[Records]

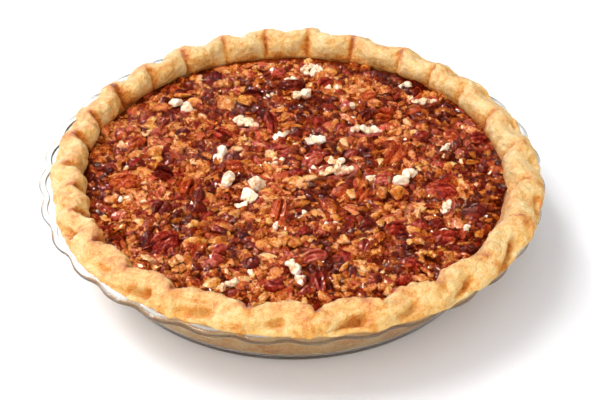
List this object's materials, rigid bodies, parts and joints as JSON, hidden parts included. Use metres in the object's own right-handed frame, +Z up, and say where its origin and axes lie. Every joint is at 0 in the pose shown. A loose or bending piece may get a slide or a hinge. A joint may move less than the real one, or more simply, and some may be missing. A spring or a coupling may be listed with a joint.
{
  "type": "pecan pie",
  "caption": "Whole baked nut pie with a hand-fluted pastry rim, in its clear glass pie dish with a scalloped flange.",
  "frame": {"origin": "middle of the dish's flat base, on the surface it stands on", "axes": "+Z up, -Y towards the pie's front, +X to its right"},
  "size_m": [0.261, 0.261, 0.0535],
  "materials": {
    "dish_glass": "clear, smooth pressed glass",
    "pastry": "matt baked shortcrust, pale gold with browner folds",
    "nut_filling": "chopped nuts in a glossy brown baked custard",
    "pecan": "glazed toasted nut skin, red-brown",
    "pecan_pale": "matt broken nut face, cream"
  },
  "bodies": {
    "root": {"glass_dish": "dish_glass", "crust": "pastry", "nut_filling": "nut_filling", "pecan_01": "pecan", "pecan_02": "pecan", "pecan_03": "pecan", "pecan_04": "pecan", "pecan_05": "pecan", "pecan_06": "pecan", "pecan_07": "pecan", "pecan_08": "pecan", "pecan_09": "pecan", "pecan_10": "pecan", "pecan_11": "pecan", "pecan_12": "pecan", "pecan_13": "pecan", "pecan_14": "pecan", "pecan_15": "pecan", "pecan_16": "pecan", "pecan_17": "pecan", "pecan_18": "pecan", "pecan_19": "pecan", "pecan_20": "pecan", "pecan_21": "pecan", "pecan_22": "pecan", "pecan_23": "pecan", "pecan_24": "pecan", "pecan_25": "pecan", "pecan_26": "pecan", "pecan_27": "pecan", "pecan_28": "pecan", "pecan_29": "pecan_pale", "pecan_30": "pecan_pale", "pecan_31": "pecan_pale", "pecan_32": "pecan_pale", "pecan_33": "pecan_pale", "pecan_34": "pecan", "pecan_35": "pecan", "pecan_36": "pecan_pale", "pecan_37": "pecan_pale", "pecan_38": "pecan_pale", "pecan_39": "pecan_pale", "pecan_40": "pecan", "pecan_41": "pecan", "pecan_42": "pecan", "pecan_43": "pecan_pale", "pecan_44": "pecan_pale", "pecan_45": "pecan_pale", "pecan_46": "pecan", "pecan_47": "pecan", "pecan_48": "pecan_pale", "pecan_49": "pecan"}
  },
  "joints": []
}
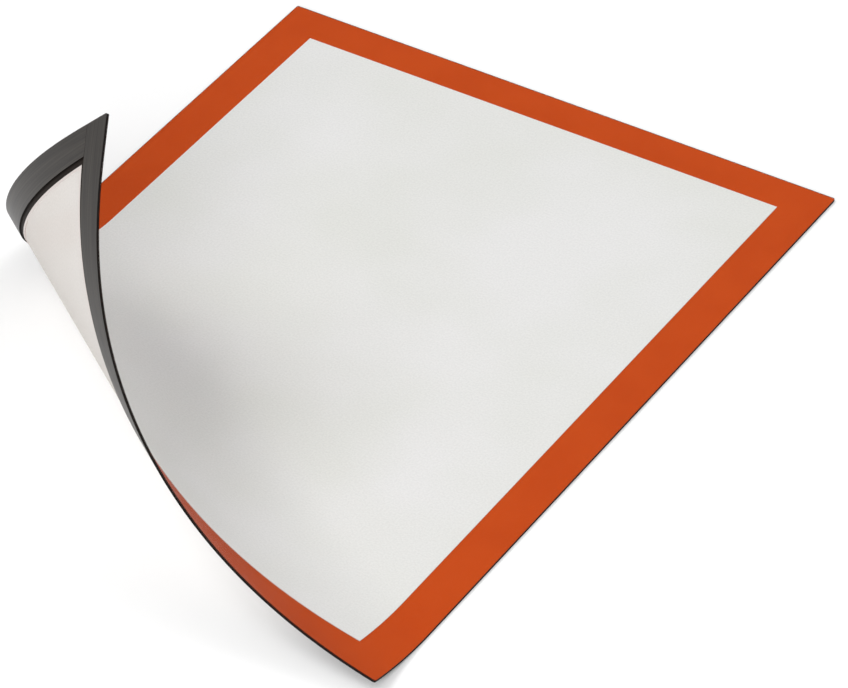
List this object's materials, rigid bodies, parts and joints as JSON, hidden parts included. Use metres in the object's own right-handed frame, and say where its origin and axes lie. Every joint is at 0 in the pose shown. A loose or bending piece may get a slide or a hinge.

Task description - Make an exact copy of the data above.

Result below -
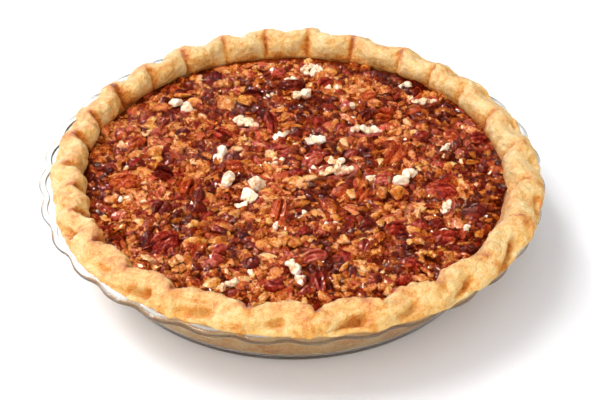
List this object's materials, rigid bodies, parts and joints as JSON, hidden parts included. Use metres in the object's own right-handed frame, +Z up, and say where its origin and axes lie. Every joint is at 0 in the pose shown. A loose or bending piece may get a slide or a hinge. A joint may move less than the real one, or more simply, and some may be missing. A spring or a coupling may be listed with a joint.
{
  "type": "pecan pie",
  "caption": "Whole baked nut pie with a hand-fluted pastry rim, in its clear glass pie dish with a scalloped flange.",
  "frame": {"origin": "middle of the dish's flat base, on the surface it stands on", "axes": "+Z up, -Y towards the pie's front, +X to its right"},
  "size_m": [0.261, 0.261, 0.0535],
  "materials": {
    "dish_glass": "clear, smooth pressed glass",
    "pastry": "matt baked shortcrust, pale gold with browner folds",
    "nut_filling": "chopped nuts in a glossy brown baked custard",
    "pecan": "glazed toasted nut skin, red-brown",
    "pecan_pale": "matt broken nut face, cream"
  },
  "bodies": {
    "root": {"glass_dish": "dish_glass", "crust": "pastry", "nut_filling": "nut_filling", "pecan_01": "pecan", "pecan_02": "pecan", "pecan_03": "pecan", "pecan_04": "pecan", "pecan_05": "pecan", "pecan_06": "pecan", "pecan_07": "pecan", "pecan_08": "pecan", "pecan_09": "pecan", "pecan_10": "pecan", "pecan_11": "pecan", "pecan_12": "pecan", "pecan_13": "pecan", "pecan_14": "pecan", "pecan_15": "pecan", "pecan_16": "pecan", "pecan_17": "pecan", "pecan_18": "pecan", "pecan_19": "pecan", "pecan_20": "pecan", "pecan_21": "pecan", "pecan_22": "pecan", "pecan_23": "pecan", "pecan_24": "pecan", "pecan_25": "pecan", "pecan_26": "pecan", "pecan_27": "pecan", "pecan_28": "pecan", "pecan_29": "pecan_pale", "pecan_30": "pecan_pale", "pecan_31": "pecan_pale", "pecan_32": "pecan_pale", "pecan_33": "pecan_pale", "pecan_34": "pecan", "pecan_35": "pecan", "pecan_36": "pecan_pale", "pecan_37": "pecan_pale", "pecan_38": "pecan_pale", "pecan_39": "pecan_pale", "pecan_40": "pecan", "pecan_41": "pecan", "pecan_42": "pecan", "pecan_43": "pecan_pale", "pecan_44": "pecan_pale", "pecan_45": "pecan_pale", "pecan_46": "pecan", "pecan_47": "pecan", "pecan_48": "pecan_pale", "pecan_49": "pecan"}
  },
  "joints": []
}
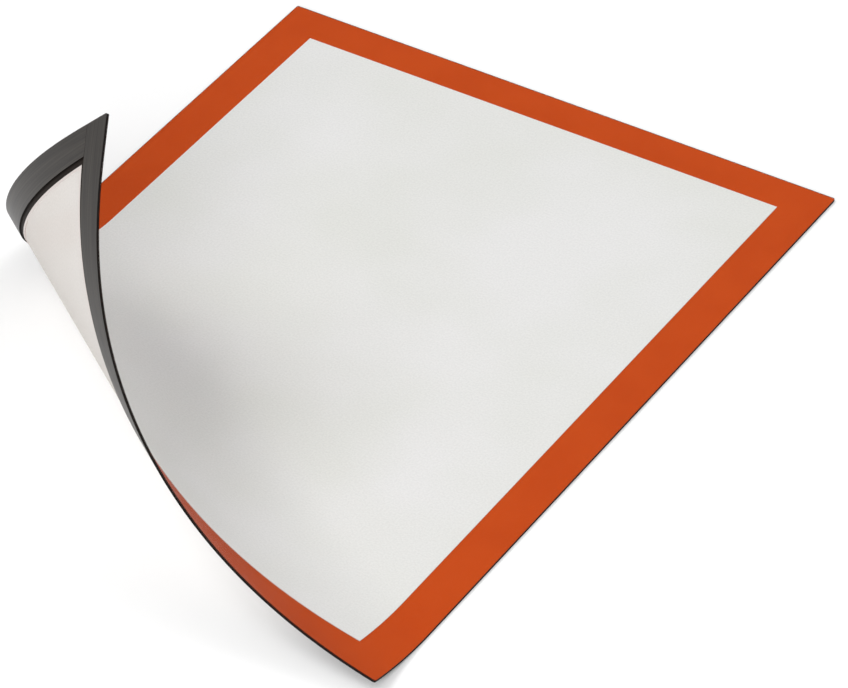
List this object's materials, rigid bodies, parts and joints as JSON, hidden parts included. Use metres in the object's own right-handed frame, and say where its origin and axes lie. Every joint is at 0 in the pose shown. A loose or bending piece may get a slide or a hinge.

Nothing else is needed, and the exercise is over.